Exercise goal: The lines below are to be quoted exactly, from the first through the one that contains "from FreeCAD import Vector".
+++ Provided entries
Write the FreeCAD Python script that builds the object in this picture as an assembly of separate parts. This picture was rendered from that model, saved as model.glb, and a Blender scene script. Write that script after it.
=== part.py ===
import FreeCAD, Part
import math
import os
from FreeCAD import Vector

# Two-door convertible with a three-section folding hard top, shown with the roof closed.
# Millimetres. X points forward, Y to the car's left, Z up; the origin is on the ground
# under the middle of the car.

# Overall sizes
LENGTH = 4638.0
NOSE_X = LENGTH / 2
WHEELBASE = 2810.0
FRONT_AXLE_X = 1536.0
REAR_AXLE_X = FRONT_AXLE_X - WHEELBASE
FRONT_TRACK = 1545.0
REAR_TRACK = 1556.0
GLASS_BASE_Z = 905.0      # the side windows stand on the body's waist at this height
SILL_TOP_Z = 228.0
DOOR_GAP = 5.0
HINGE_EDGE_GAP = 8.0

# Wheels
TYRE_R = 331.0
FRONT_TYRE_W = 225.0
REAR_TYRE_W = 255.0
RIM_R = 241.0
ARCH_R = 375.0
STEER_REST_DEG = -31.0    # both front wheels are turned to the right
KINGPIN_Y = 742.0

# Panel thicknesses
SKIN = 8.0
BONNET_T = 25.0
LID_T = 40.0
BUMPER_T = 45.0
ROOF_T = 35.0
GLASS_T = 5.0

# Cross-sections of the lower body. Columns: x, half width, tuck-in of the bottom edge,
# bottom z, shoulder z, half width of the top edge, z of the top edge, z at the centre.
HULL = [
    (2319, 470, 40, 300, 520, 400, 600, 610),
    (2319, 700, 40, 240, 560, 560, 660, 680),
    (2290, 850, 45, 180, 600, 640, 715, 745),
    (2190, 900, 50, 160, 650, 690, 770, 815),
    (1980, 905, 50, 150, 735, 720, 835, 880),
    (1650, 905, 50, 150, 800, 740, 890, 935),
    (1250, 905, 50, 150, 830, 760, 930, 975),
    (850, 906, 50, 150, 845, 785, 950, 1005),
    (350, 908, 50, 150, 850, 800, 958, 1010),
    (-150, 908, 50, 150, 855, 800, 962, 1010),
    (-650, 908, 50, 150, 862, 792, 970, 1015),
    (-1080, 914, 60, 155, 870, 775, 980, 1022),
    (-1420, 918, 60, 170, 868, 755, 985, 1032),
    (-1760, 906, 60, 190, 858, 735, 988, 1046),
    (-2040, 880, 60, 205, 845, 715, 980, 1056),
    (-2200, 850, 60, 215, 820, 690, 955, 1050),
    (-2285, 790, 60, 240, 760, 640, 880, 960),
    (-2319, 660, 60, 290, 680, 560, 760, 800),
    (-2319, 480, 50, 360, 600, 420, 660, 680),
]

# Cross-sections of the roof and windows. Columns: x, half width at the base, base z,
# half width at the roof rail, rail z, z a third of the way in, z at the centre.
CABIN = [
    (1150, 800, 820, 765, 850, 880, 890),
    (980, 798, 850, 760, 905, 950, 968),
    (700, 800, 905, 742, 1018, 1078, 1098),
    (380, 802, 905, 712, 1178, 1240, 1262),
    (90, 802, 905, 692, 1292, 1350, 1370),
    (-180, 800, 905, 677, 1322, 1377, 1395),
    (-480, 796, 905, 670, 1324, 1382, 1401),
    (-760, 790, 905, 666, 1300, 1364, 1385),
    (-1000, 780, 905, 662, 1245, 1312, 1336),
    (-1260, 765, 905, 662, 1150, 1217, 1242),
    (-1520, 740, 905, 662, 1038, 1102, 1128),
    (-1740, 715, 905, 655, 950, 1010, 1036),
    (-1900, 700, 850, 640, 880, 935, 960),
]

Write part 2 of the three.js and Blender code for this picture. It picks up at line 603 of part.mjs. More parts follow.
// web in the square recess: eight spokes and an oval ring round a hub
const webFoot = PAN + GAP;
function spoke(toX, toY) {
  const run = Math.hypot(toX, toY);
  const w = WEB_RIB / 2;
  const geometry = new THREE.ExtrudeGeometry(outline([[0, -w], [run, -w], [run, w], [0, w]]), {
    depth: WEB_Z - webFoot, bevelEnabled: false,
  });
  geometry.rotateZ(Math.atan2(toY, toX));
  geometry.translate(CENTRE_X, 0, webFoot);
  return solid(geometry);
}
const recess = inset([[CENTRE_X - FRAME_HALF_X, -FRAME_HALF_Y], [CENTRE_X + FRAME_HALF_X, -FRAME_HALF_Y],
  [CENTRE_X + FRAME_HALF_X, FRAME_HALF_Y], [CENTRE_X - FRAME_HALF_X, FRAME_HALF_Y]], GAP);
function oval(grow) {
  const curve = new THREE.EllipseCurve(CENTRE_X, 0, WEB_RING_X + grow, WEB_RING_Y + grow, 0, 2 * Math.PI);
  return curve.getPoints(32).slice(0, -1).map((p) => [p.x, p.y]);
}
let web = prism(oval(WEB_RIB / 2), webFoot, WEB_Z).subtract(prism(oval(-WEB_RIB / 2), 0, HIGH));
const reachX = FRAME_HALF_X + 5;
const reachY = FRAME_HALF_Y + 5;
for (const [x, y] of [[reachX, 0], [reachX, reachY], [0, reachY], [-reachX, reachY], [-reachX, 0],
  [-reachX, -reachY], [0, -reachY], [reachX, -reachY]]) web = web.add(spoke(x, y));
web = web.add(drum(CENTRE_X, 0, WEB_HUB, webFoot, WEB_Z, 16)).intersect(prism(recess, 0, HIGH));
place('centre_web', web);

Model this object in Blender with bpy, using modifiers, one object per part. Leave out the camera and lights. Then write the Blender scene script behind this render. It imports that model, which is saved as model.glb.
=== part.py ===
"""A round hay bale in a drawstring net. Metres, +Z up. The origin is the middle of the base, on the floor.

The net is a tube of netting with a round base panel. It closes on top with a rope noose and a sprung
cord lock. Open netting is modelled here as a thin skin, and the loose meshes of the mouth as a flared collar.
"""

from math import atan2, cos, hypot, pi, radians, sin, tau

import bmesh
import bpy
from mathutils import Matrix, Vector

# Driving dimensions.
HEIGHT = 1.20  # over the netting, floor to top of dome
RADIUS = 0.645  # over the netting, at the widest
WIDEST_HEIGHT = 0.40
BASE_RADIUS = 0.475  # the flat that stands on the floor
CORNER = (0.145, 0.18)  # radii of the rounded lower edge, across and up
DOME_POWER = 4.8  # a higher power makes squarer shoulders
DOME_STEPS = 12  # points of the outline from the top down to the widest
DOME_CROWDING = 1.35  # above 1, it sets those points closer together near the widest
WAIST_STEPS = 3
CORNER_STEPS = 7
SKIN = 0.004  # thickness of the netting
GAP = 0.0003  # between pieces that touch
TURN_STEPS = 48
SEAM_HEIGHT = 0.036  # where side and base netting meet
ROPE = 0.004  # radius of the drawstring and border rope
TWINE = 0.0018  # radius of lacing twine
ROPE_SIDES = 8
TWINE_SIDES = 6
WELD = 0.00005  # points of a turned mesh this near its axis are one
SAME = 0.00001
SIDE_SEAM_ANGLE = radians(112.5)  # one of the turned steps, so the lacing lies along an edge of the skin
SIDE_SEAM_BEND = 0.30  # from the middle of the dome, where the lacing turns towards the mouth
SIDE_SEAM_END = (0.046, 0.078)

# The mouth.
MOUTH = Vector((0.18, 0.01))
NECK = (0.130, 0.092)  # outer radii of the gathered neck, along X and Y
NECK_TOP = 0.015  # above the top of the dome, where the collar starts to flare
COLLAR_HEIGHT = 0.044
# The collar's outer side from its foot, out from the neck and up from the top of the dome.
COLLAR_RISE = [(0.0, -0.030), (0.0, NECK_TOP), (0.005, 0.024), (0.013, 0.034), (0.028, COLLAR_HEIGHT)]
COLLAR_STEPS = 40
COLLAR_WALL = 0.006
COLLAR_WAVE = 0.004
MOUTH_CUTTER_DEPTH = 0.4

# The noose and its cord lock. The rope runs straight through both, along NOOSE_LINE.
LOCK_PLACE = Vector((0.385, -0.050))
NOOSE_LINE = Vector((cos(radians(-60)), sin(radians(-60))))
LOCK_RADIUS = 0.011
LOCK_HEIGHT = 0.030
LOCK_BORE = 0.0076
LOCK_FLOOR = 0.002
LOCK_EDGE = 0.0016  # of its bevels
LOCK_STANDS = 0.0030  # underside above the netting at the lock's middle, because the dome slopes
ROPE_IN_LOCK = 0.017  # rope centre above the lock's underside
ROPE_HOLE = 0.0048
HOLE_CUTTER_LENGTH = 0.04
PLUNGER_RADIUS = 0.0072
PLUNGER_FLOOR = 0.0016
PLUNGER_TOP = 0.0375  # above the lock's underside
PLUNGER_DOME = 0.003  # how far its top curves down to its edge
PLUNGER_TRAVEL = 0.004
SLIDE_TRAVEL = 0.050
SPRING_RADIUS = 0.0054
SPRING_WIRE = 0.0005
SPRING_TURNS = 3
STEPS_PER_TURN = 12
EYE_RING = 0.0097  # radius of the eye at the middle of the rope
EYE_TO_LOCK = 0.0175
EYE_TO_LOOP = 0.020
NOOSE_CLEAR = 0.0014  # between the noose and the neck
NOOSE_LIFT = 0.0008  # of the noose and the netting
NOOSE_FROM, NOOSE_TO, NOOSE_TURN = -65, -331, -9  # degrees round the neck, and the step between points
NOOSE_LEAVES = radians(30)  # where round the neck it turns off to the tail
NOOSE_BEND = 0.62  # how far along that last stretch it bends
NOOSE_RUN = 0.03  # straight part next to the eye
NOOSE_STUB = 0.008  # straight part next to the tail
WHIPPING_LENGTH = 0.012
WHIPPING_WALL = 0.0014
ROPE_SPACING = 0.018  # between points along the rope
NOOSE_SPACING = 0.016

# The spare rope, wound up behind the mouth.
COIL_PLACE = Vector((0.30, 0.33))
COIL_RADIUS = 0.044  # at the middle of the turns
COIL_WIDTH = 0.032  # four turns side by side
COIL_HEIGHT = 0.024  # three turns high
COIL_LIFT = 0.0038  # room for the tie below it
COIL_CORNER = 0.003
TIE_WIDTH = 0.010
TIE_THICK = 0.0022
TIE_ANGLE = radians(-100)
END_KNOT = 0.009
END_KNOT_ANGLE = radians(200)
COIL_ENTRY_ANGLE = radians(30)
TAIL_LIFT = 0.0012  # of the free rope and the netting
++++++
Exercise response:
Write the FreeCAD Python script that builds the object in this picture as an assembly of separate parts. This picture was rendered from that model, saved as model.glb, and a Blender scene script. Write that script after it.
=== part.py ===
import FreeCAD, Part
import math
import os
from FreeCAD import Vector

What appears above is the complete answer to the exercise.